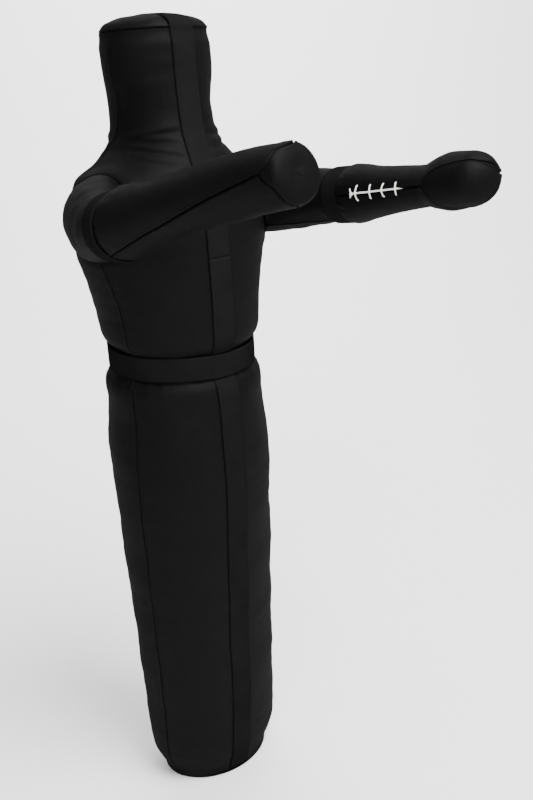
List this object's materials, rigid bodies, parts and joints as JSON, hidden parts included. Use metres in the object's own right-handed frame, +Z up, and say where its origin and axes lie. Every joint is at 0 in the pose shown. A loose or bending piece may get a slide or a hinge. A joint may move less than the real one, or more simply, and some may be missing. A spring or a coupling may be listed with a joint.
{
  "type": "grappling dummy",
  "caption": "Standing leather grappling dummy with a blocky head, a tapered legless body, outstretched arms and webbing straps, for throws and ground work.",
  "frame": {"origin": "centre of the flat base, on the surface that the dummy stands on", "axes": "+Z up; the dummy faces -Y and its right side is at -X"},
  "size_m": [0.6014, 0.8892, 1.7513],
  "materials": {
    "leather": "satin pebble grain",
    "webbing": "matt fine weave",
    "filling": "packed textile scraps",
    "lace": "woven cord"
  },
  "bodies": {
    "leg": {"base_panel": "leather", "leg_filling": "filling", "leg_front_right_panel": "leather", "leg_front_left_panel": "leather", "leg_back_right_panel": "leather", "leg_back_left_panel": "leather", "leg_front_strap": "webbing", "leg_back_strap": "webbing", "waist_filling": "filling", "waist_gather": "leather", "waist_belt": "webbing"},
    "torso": {"torso_filling": "filling", "torso_front_right_panel": "leather", "torso_front_left_panel": "leather", "torso_back_right_panel": "leather", "torso_back_left_panel": "leather", "right_underarm_gusset": "leather", "left_underarm_gusset": "leather", "chest_strap": "webbing", "back_strap": "webbing", "neck_filling": "filling", "neck_wrap": "leather"},
    "head": {"head_filling": "filling", "head_front_right_panel": "leather", "head_front_left_panel": "leather", "head_back_right_panel": "leather", "head_back_left_panel": "leather", "head_cap_panel": "leather", "head_strap": "webbing"},
    "right_upper_arm": {"right_upper_arm_filling": "filling", "right_sleeve_panel": "leather", "right_arm_band": "webbing"},
    "right_forearm": {"right_forearm_filling": "filling", "right_forearm_outer_panel": "leather", "right_forearm_under_panel": "leather", "right_forearm_palm_panel": "leather", "right_lacing": "lace"},
    "left_upper_arm": {"left_upper_arm_filling": "filling", "left_sleeve_panel": "leather", "left_arm_band": "webbing"},
    "left_forearm": {"left_forearm_filling": "filling", "left_forearm_outer_panel": "leather", "left_forearm_under_panel": "leather", "left_forearm_palm_panel": "leather", "left_lacing": "lace"}
  },
  "joints": [
    {"name": "waist_bend", "type": "hinge", "parent": "leg", "child": "torso", "pos_m": [0, 0, 1.078], "axis": [1, 0, 0], "range_deg": [-15, 25], "stiffness_Nm_per_rad": 600, "springref_deg": -1.15, "deforming": ["waist_filling", "waist_gather", "waist_belt"]},
    {"name": "neck_nod", "type": "hinge", "parent": "torso", "child": "head", "pos_m": [0, 0, 1.54], "axis": [1, 0, 0], "range_deg": [-20, 20], "stiffness_Nm_per_rad": 80, "deforming": ["neck_filling", "neck_wrap"]},
    {"name": "right_shoulder_raise", "type": "hinge", "parent": "torso", "child": "right_upper_arm", "pos_m": [-0.186, -0.054, 1.389], "axis": [-1, 0, 0], "range_deg": [-35, 30], "stiffness_Nm_per_rad": 70, "springref_deg": 4.01, "deforming": ["right_sleeve_panel"]},
    {"name": "right_elbow_bend", "type": "hinge", "parent": "right_upper_arm", "child": "right_forearm", "pos_m": [-0.243, -0.255, 1.4], "axis": [0, 0, 1], "range_deg": [-23, 18], "stiffness_Nm_per_rad": 30, "deforming": ["right_arm_band", "right_forearm_outer_panel", "right_forearm_under_panel", "right_forearm_palm_panel"]},
    {"name": "left_shoulder_raise", "type": "hinge", "parent": "torso", "child": "left_upper_arm", "pos_m": [0.186, -0.054, 1.389], "axis": [-1, 0, 0], "range_deg": [-35, 30], "stiffness_Nm_per_rad": 70, "springref_deg": 4.01, "deforming": ["left_sleeve_panel"]},
    {"name": "left_elbow_bend", "type": "hinge", "parent": "left_upper_arm", "child": "left_forearm", "pos_m": [0.24, -0.289, 1.4005], "axis": [0, 0, -1], "range_deg": [-23, 18], "stiffness_Nm_per_rad": 30, "deforming": ["left_arm_band", "left_forearm_outer_panel", "left_forearm_under_panel", "left_forearm_palm_panel"]}
  ]
}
------------------------------------------------------------
**Requirements:** Print out the whole listing exactly as it appears.

**Final result:**
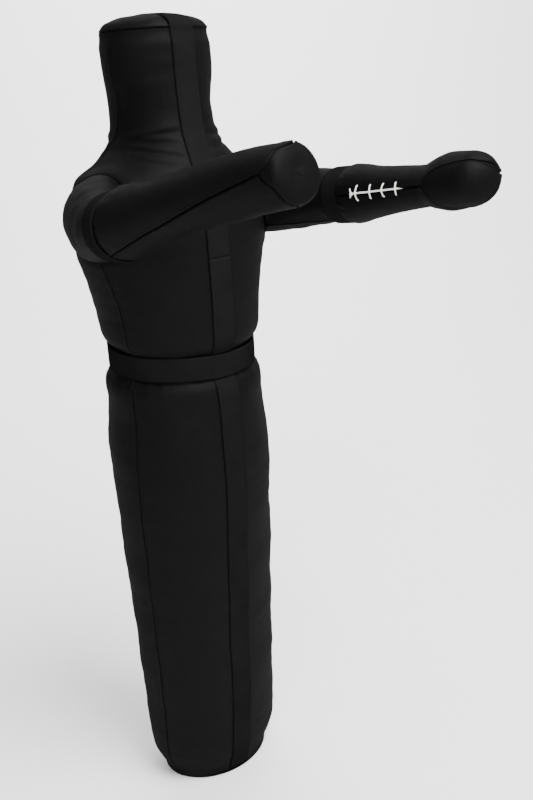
List this object's materials, rigid bodies, parts and joints as JSON, hidden parts included. Use metres in the object's own right-handed frame, +Z up, and say where its origin and axes lie. Every joint is at 0 in the pose shown. A loose or bending piece may get a slide or a hinge. A joint may move less than the real one, or more simply, and some may be missing. A spring or a coupling may be listed with a joint.
{
  "type": "grappling dummy",
  "caption": "Standing leather grappling dummy with a blocky head, a tapered legless body, outstretched arms and webbing straps, for throws and ground work.",
  "frame": {"origin": "centre of the flat base, on the surface that the dummy stands on", "axes": "+Z up; the dummy faces -Y and its right side is at -X"},
  "size_m": [0.6014, 0.8892, 1.7513],
  "materials": {
    "leather": "satin pebble grain",
    "webbing": "matt fine weave",
    "filling": "packed textile scraps",
    "lace": "woven cord"
  },
  "bodies": {
    "leg": {"base_panel": "leather", "leg_filling": "filling", "leg_front_right_panel": "leather", "leg_front_left_panel": "leather", "leg_back_right_panel": "leather", "leg_back_left_panel": "leather", "leg_front_strap": "webbing", "leg_back_strap": "webbing", "waist_filling": "filling", "waist_gather": "leather", "waist_belt": "webbing"},
    "torso": {"torso_filling": "filling", "torso_front_right_panel": "leather", "torso_front_left_panel": "leather", "torso_back_right_panel": "leather", "torso_back_left_panel": "leather", "right_underarm_gusset": "leather", "left_underarm_gusset": "leather", "chest_strap": "webbing", "back_strap": "webbing", "neck_filling": "filling", "neck_wrap": "leather"},
    "head": {"head_filling": "filling", "head_front_right_panel": "leather", "head_front_left_panel": "leather", "head_back_right_panel": "leather", "head_back_left_panel": "leather", "head_cap_panel": "leather", "head_strap": "webbing"},
    "right_upper_arm": {"right_upper_arm_filling": "filling", "right_sleeve_panel": "leather", "right_arm_band": "webbing"},
    "right_forearm": {"right_forearm_filling": "filling", "right_forearm_outer_panel": "leather", "right_forearm_under_panel": "leather", "right_forearm_palm_panel": "leather", "right_lacing": "lace"},
    "left_upper_arm": {"left_upper_arm_filling": "filling", "left_sleeve_panel": "leather", "left_arm_band": "webbing"},
    "left_forearm": {"left_forearm_filling": "filling", "left_forearm_outer_panel": "leather", "left_forearm_under_panel": "leather", "left_forearm_palm_panel": "leather", "left_lacing": "lace"}
  },
  "joints": [
    {"name": "waist_bend", "type": "hinge", "parent": "leg", "child": "torso", "pos_m": [0, 0, 1.078], "axis": [1, 0, 0], "range_deg": [-15, 25], "stiffness_Nm_per_rad": 600, "springref_deg": -1.15, "deforming": ["waist_filling", "waist_gather", "waist_belt"]},
    {"name": "neck_nod", "type": "hinge", "parent": "torso", "child": "head", "pos_m": [0, 0, 1.54], "axis": [1, 0, 0], "range_deg": [-20, 20], "stiffness_Nm_per_rad": 80, "deforming": ["neck_filling", "neck_wrap"]},
    {"name": "right_shoulder_raise", "type": "hinge", "parent": "torso", "child": "right_upper_arm", "pos_m": [-0.186, -0.054, 1.389], "axis": [-1, 0, 0], "range_deg": [-35, 30], "stiffness_Nm_per_rad": 70, "springref_deg": 4.01, "deforming": ["right_sleeve_panel"]},
    {"name": "right_elbow_bend", "type": "hinge", "parent": "right_upper_arm", "child": "right_forearm", "pos_m": [-0.243, -0.255, 1.4], "axis": [0, 0, 1], "range_deg": [-23, 18], "stiffness_Nm_per_rad": 30, "deforming": ["right_arm_band", "right_forearm_outer_panel", "right_forearm_under_panel", "right_forearm_palm_panel"]},
    {"name": "left_shoulder_raise", "type": "hinge", "parent": "torso", "child": "left_upper_arm", "pos_m": [0.186, -0.054, 1.389], "axis": [-1, 0, 0], "range_deg": [-35, 30], "stiffness_Nm_per_rad": 70, "springref_deg": 4.01, "deforming": ["left_sleeve_panel"]},
    {"name": "left_elbow_bend", "type": "hinge", "parent": "left_upper_arm", "child": "left_forearm", "pos_m": [0.24, -0.289, 1.4005], "axis": [0, 0, -1], "range_deg": [-23, 18], "stiffness_Nm_per_rad": 30, "deforming": ["left_arm_band", "left_forearm_outer_panel", "left_forearm_under_panel", "left_forearm_palm_panel"]}
  ]
}